- **Aim of the exercise**: Repeat the listing below in full, exactly as it stands.

━━ Collected material ━━

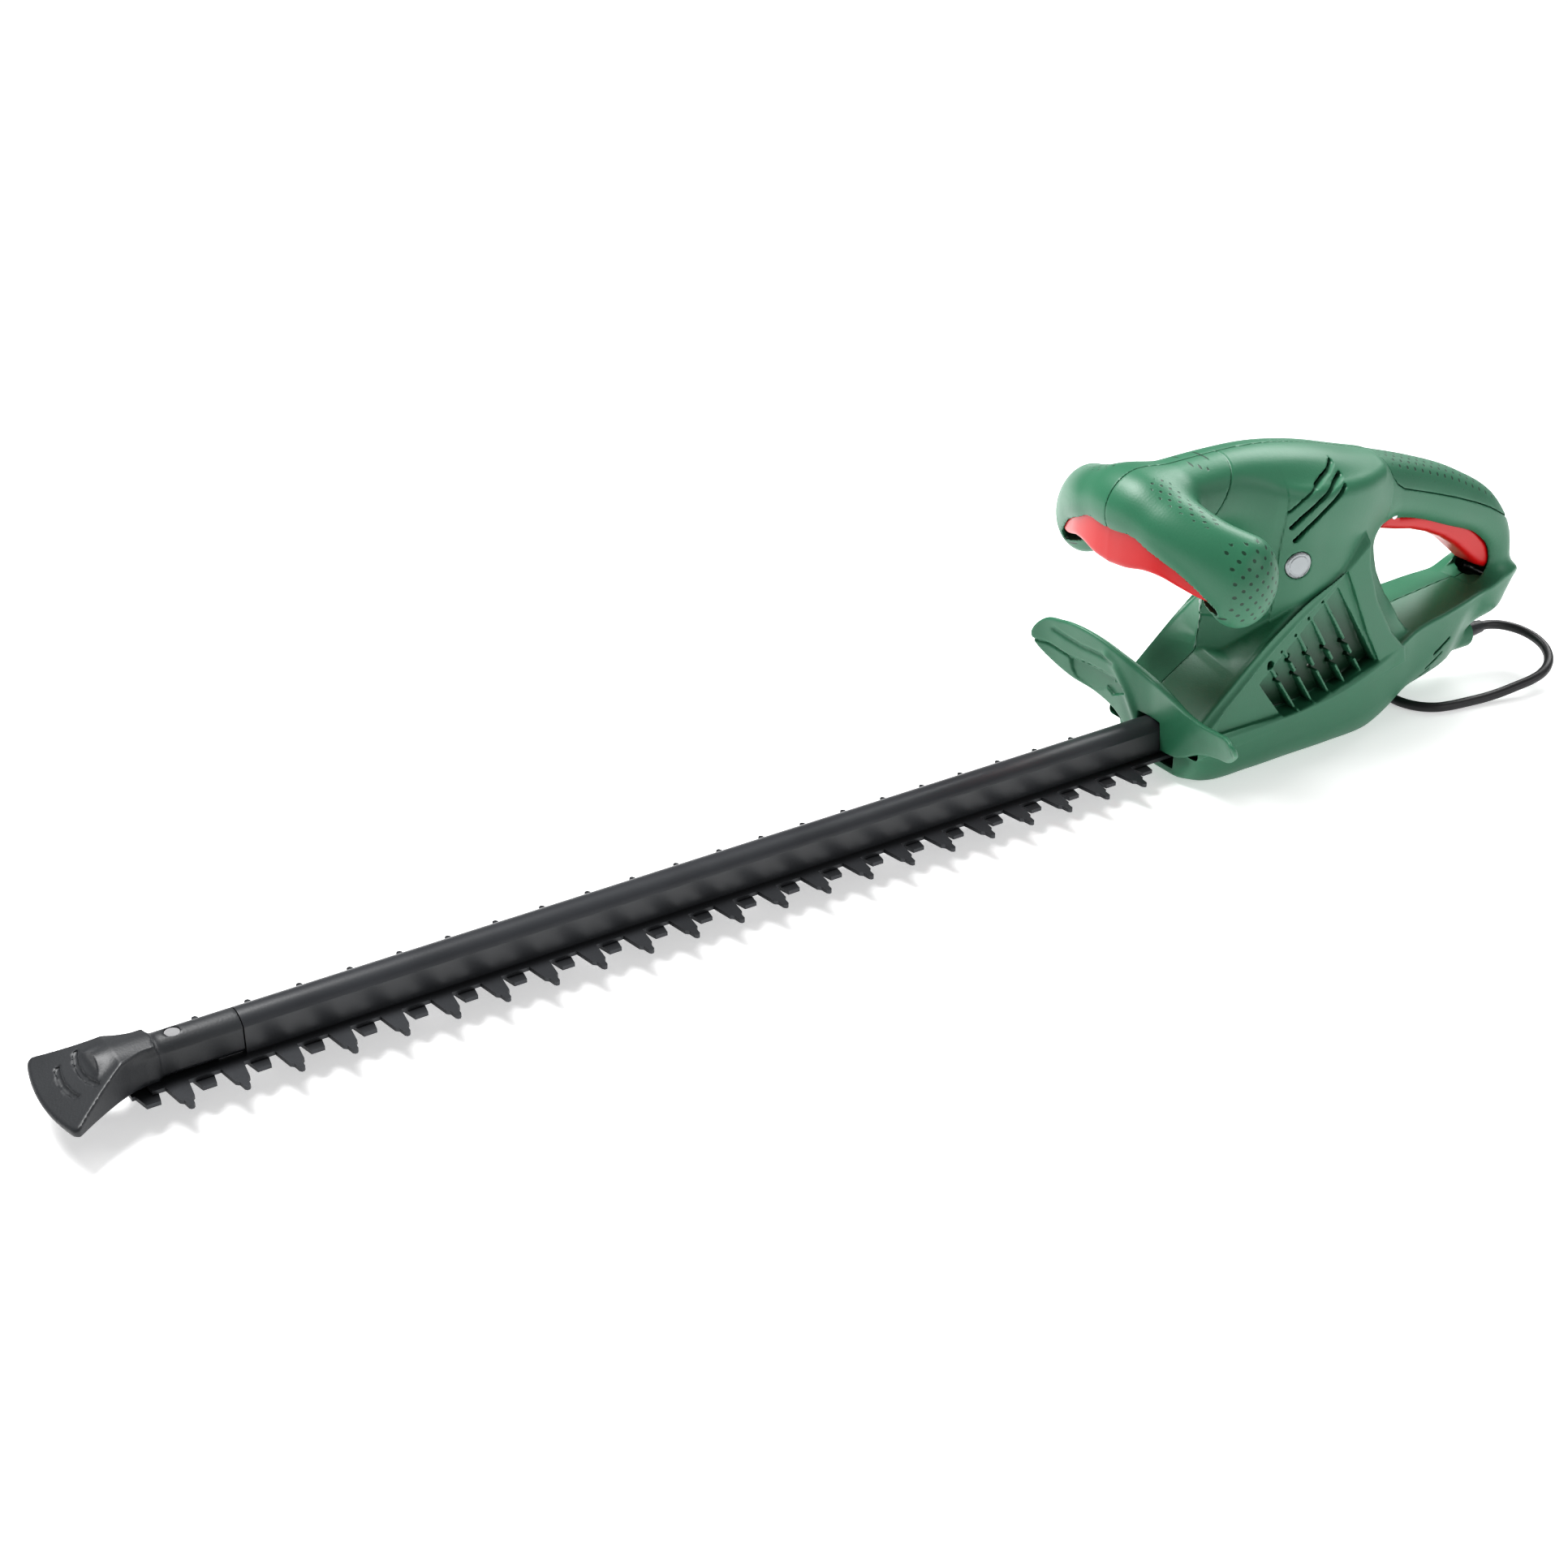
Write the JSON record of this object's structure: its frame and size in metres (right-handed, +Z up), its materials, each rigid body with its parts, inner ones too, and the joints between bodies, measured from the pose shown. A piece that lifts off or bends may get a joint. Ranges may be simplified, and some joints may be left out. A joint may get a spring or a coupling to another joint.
{
  "type": "hedge trimmer",
  "caption": "Corded hedge trimmer: two-shell body with front bow handle and rear D handle, hand guard and a long double-sided reciprocating blade under a rail.",
  "frame": {"origin": "centre of the flat base, on the ground below the motor", "axes": "-X along the blade towards its tip, +Y the right-hand side seen by the user, +Z up"},
  "size_m": [0.8887, 0.1652, 0.1828],
  "materials": {
    "green_plastic": "moulded nylon, fine satin grain",
    "soft_grip": "soft grip rubber with raised dots",
    "red_plastic": "gloss",
    "black_plastic": "satin",
    "rail_paint": "satin black paint",
    "blade_black": "blackened steel, oiled",
    "zinc_steel": "zinc plated",
    "bright_steel": "ground",
    "cast_alloy": "die-cast",
    "fan_plastic": "natural nylon",
    "lamination": "stacked laminations",
    "copper": "enamelled wire and copper bars",
    "brass": "bright",
    "carbon": "matt carbon",
    "film_yellow": "film capacitor case",
    "badge": "plain disc, satin",
    "cord_pvc": "soft satin sheath",
    "lead_sheath": "matt",
    "plug_rubber": "satin"
  },
  "bodies": {
    "body": {"housing_left": "green_plastic", "housing_right": "green_plastic", "front_handle_left": "green_plastic", "front_handle_right": "green_plastic", "hand_guard": "green_plastic", "base_cover": "black_plastic", "cover_screws": "zinc_steel", "rear_grip_inlay": "soft_grip", "column_badge": "badge", "rail_cover": "rail_paint", "support_bar": "zinc_steel", "mount_block": "zinc_steel", "guard_comb": "blade_black", "guide_screws": "zinc_steel", "guide_washers": "zinc_steel", "lock_nuts": "zinc_steel", "tip_protector": "black_plastic", "tip_screw": "zinc_steel", "gear_plate": "cast_alloy", "plate_screws": "zinc_steel", "gear_axle": "bright_steel", "axle_clip": "zinc_steel", "lower_bearing": "bright_steel", "upper_bearing": "bright_steel", "stator_core": "lamination", "field_coils": "copper", "brush_bridge": "black_plastic", "brush_holders": "brass", "carbon_brushes": "carbon", "suppressor": "film_yellow", "housing_screws": "zinc_steel", "rear_switch": "black_plastic", "trigger_pin": "zinc_steel", "trigger_spring": "zinc_steel", "front_switch": "black_plastic", "bar_springs": "zinc_steel", "cord_clamp": "black_plastic", "strain_relief": "black_plastic", "inner_lead": "lead_sheath", "power_cord": "cord_pvc", "plug_body": "plug_rubber", "plug_pins": "zinc_steel"},
    "drive": {"drive_gear": "bright_steel", "crank_pin": "bright_steel"},
    "rotor": {"pinion": "bright_steel", "motor_shaft": "bright_steel", "cooling_fan": "fan_plastic", "armature_core": "lamination", "armature_winding": "copper", "commutator": "copper"},
    "blade": {"cutter_blade": "blade_black", "drive_yoke": "zinc_steel", "yoke_rivets": "zinc_steel"},
    "trigger": {"rear_trigger": "red_plastic"},
    "rear_plunger_body": {"rear_plunger": "red_plastic"},
    "switch_bar": {"front_switch_bar": "red_plastic"},
    "front_plunger_body": {"front_plunger": "red_plastic"}
  },
  "joints": [
    {"name": "gear_spin", "type": "hinge", "parent": "body", "child": "drive", "pos_m": [-0.018, 0, 0], "axis": [0, 0, 1], "continuous": true},
    {"name": "rotor_spin", "type": "hinge", "parent": "body", "child": "rotor", "pos_m": [0.012, 0, 0], "axis": [0, 0, 1], "continuous": true},
    {"name": "blade_slide", "type": "slide", "parent": "body", "child": "blade", "axis": [1, 0, 0], "range_m": [-0.0125, 0.0125]},
    {"name": "trigger_swing", "type": "hinge", "parent": "body", "child": "trigger", "pos_m": [0.078, 0, 0.1205], "axis": [0, -1, 0], "range_deg": [0, 6], "stiffness_Nm_per_rad": 3, "springref_deg": -4.58, "deforming": ["trigger_spring"]},
    {"name": "rear_plunger_slide", "type": "slide", "parent": "body", "child": "rear_plunger_body", "axis": [0, 0, 1], "range_m": [0, 0.00296]},
    {"name": "bar_press", "type": "slide", "parent": "body", "child": "switch_bar", "axis": [0, 0, 1], "range_m": [0, 0.004], "stiffness_N_per_m": 800, "springref_m": -0.005, "deforming": ["bar_springs"]},
    {"name": "front_plunger_slide", "type": "slide", "parent": "body", "child": "front_plunger_body", "axis": [0, 0, 1], "range_m": [0, 0.00402]}
  ],
  "couplings": [
    {"joint": "rotor_spin", "follows": "gear_spin", "ratio": -5},
    {"joint": "rear_plunger_slide", "follows": "trigger_swing", "m_per_rad": 0.028},
    {"joint": "front_plunger_slide", "follows": "bar_press", "ratio": 1}
  ]
}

━━━

- **Written reply**:
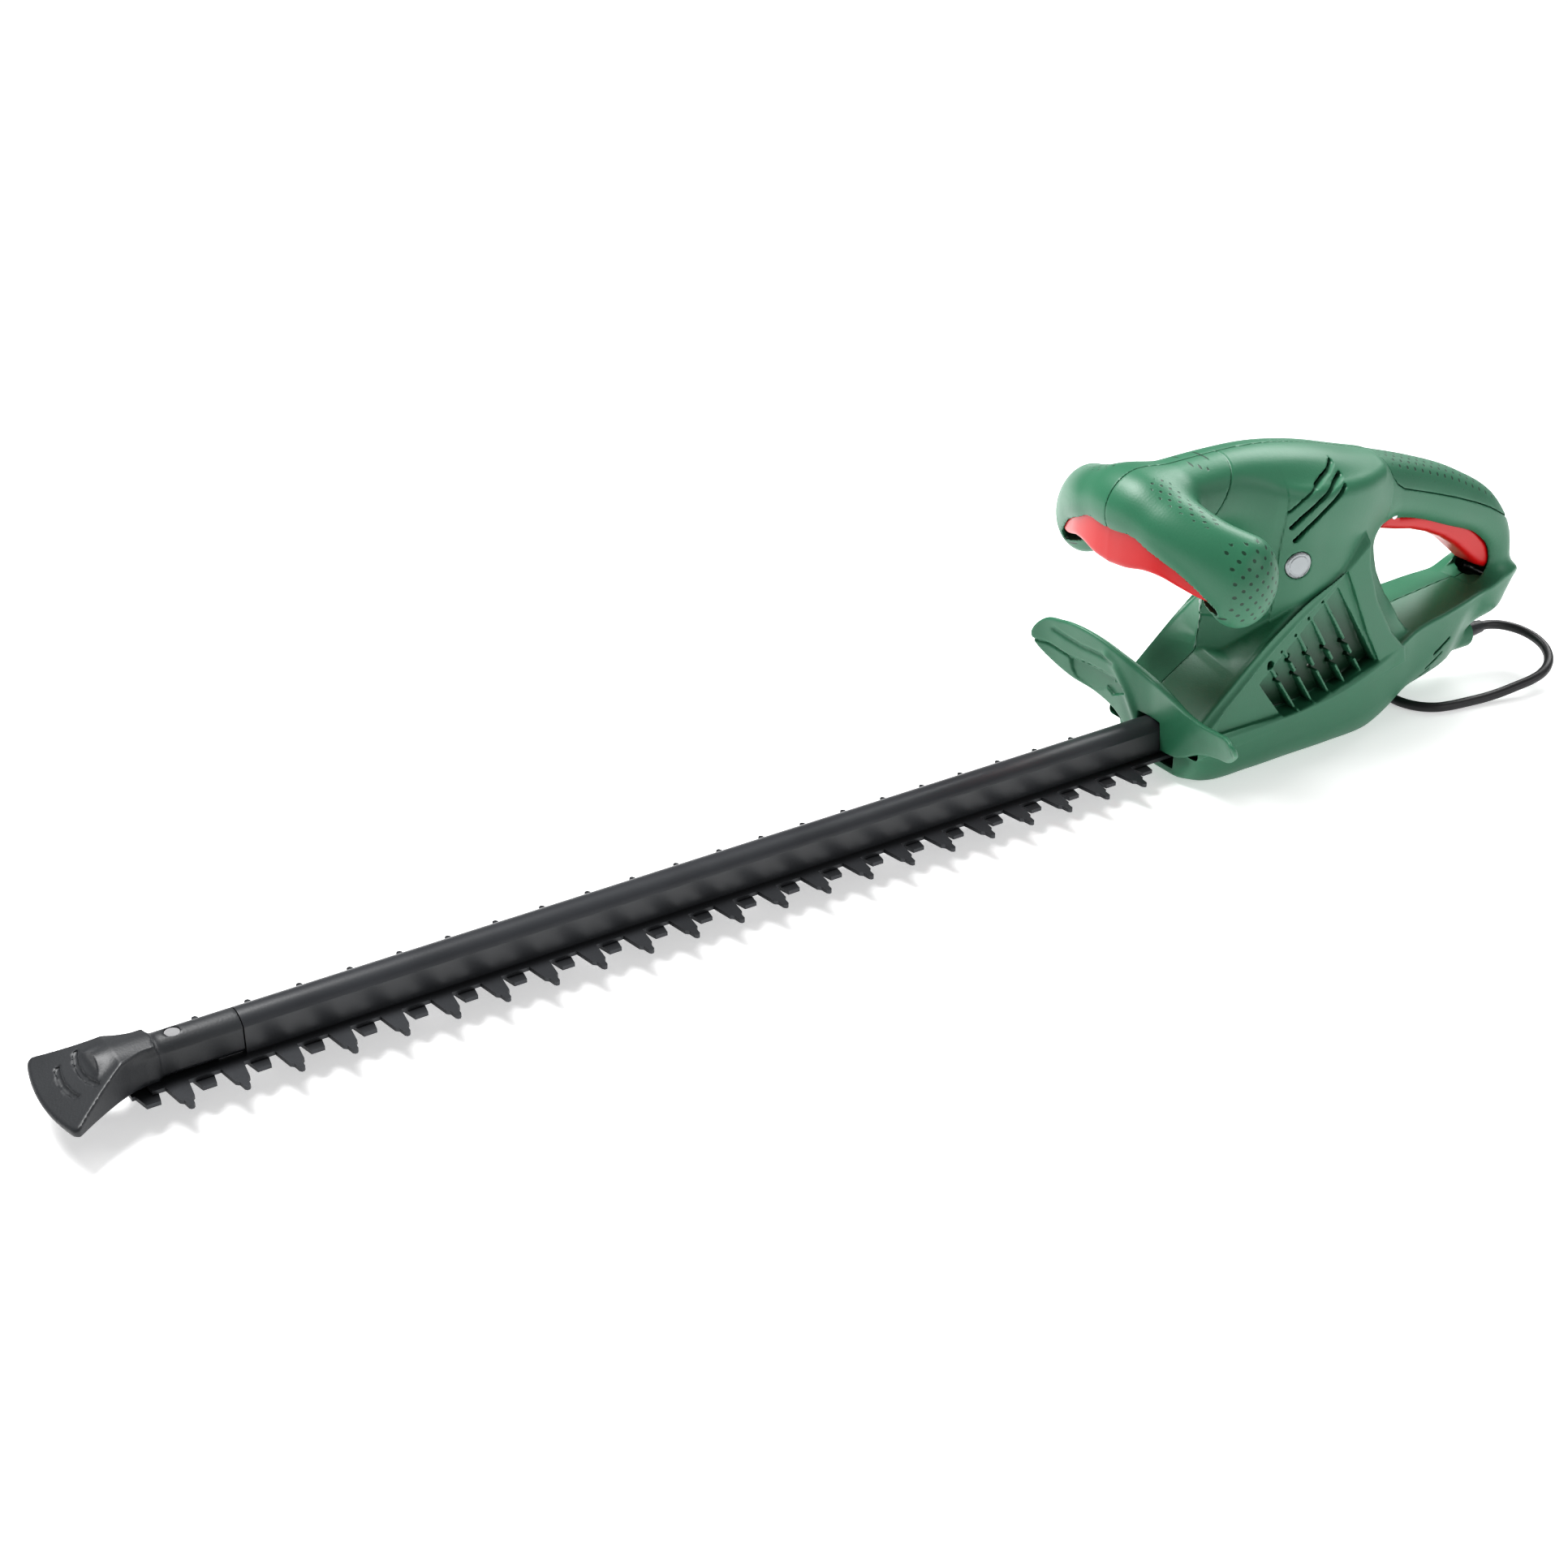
Write the JSON record of this object's structure: its frame and size in metres (right-handed, +Z up), its materials, each rigid body with its parts, inner ones too, and the joints between bodies, measured from the pose shown. A piece that lifts off or bends may get a joint. Ranges may be simplified, and some joints may be left out. A joint may get a spring or a coupling to another joint.
{
  "type": "hedge trimmer",
  "caption": "Corded hedge trimmer: two-shell body with front bow handle and rear D handle, hand guard and a long double-sided reciprocating blade under a rail.",
  "frame": {"origin": "centre of the flat base, on the ground below the motor", "axes": "-X along the blade towards its tip, +Y the right-hand side seen by the user, +Z up"},
  "size_m": [0.8887, 0.1652, 0.1828],
  "materials": {
    "green_plastic": "moulded nylon, fine satin grain",
    "soft_grip": "soft grip rubber with raised dots",
    "red_plastic": "gloss",
    "black_plastic": "satin",
    "rail_paint": "satin black paint",
    "blade_black": "blackened steel, oiled",
    "zinc_steel": "zinc plated",
    "bright_steel": "ground",
    "cast_alloy": "die-cast",
    "fan_plastic": "natural nylon",
    "lamination": "stacked laminations",
    "copper": "enamelled wire and copper bars",
    "brass": "bright",
    "carbon": "matt carbon",
    "film_yellow": "film capacitor case",
    "badge": "plain disc, satin",
    "cord_pvc": "soft satin sheath",
    "lead_sheath": "matt",
    "plug_rubber": "satin"
  },
  "bodies": {
    "body": {"housing_left": "green_plastic", "housing_right": "green_plastic", "front_handle_left": "green_plastic", "front_handle_right": "green_plastic", "hand_guard": "green_plastic", "base_cover": "black_plastic", "cover_screws": "zinc_steel", "rear_grip_inlay": "soft_grip", "column_badge": "badge", "rail_cover": "rail_paint", "support_bar": "zinc_steel", "mount_block": "zinc_steel", "guard_comb": "blade_black", "guide_screws": "zinc_steel", "guide_washers": "zinc_steel", "lock_nuts": "zinc_steel", "tip_protector": "black_plastic", "tip_screw": "zinc_steel", "gear_plate": "cast_alloy", "plate_screws": "zinc_steel", "gear_axle": "bright_steel", "axle_clip": "zinc_steel", "lower_bearing": "bright_steel", "upper_bearing": "bright_steel", "stator_core": "lamination", "field_coils": "copper", "brush_bridge": "black_plastic", "brush_holders": "brass", "carbon_brushes": "carbon", "suppressor": "film_yellow", "housing_screws": "zinc_steel", "rear_switch": "black_plastic", "trigger_pin": "zinc_steel", "trigger_spring": "zinc_steel", "front_switch": "black_plastic", "bar_springs": "zinc_steel", "cord_clamp": "black_plastic", "strain_relief": "black_plastic", "inner_lead": "lead_sheath", "power_cord": "cord_pvc", "plug_body": "plug_rubber", "plug_pins": "zinc_steel"},
    "drive": {"drive_gear": "bright_steel", "crank_pin": "bright_steel"},
    "rotor": {"pinion": "bright_steel", "motor_shaft": "bright_steel", "cooling_fan": "fan_plastic", "armature_core": "lamination", "armature_winding": "copper", "commutator": "copper"},
    "blade": {"cutter_blade": "blade_black", "drive_yoke": "zinc_steel", "yoke_rivets": "zinc_steel"},
    "trigger": {"rear_trigger": "red_plastic"},
    "rear_plunger_body": {"rear_plunger": "red_plastic"},
    "switch_bar": {"front_switch_bar": "red_plastic"},
    "front_plunger_body": {"front_plunger": "red_plastic"}
  },
  "joints": [
    {"name": "gear_spin", "type": "hinge", "parent": "body", "child": "drive", "pos_m": [-0.018, 0, 0], "axis": [0, 0, 1], "continuous": true},
    {"name": "rotor_spin", "type": "hinge", "parent": "body", "child": "rotor", "pos_m": [0.012, 0, 0], "axis": [0, 0, 1], "continuous": true},
    {"name": "blade_slide", "type": "slide", "parent": "body", "child": "blade", "axis": [1, 0, 0], "range_m": [-0.0125, 0.0125]},
    {"name": "trigger_swing", "type": "hinge", "parent": "body", "child": "trigger", "pos_m": [0.078, 0, 0.1205], "axis": [0, -1, 0], "range_deg": [0, 6], "stiffness_Nm_per_rad": 3, "springref_deg": -4.58, "deforming": ["trigger_spring"]},
    {"name": "rear_plunger_slide", "type": "slide", "parent": "body", "child": "rear_plunger_body", "axis": [0, 0, 1], "range_m": [0, 0.00296]},
    {"name": "bar_press", "type": "slide", "parent": "body", "child": "switch_bar", "axis": [0, 0, 1], "range_m": [0, 0.004], "stiffness_N_per_m": 800, "springref_m": -0.005, "deforming": ["bar_springs"]},
    {"name": "front_plunger_slide", "type": "slide", "parent": "body", "child": "front_plunger_body", "axis": [0, 0, 1], "range_m": [0, 0.00402]}
  ],
  "couplings": [
    {"joint": "rotor_spin", "follows": "gear_spin", "ratio": -5},
    {"joint": "rear_plunger_slide", "follows": "trigger_swing", "m_per_rad": 0.028},
    {"joint": "front_plunger_slide", "follows": "bar_press", "ratio": 1}
  ]
}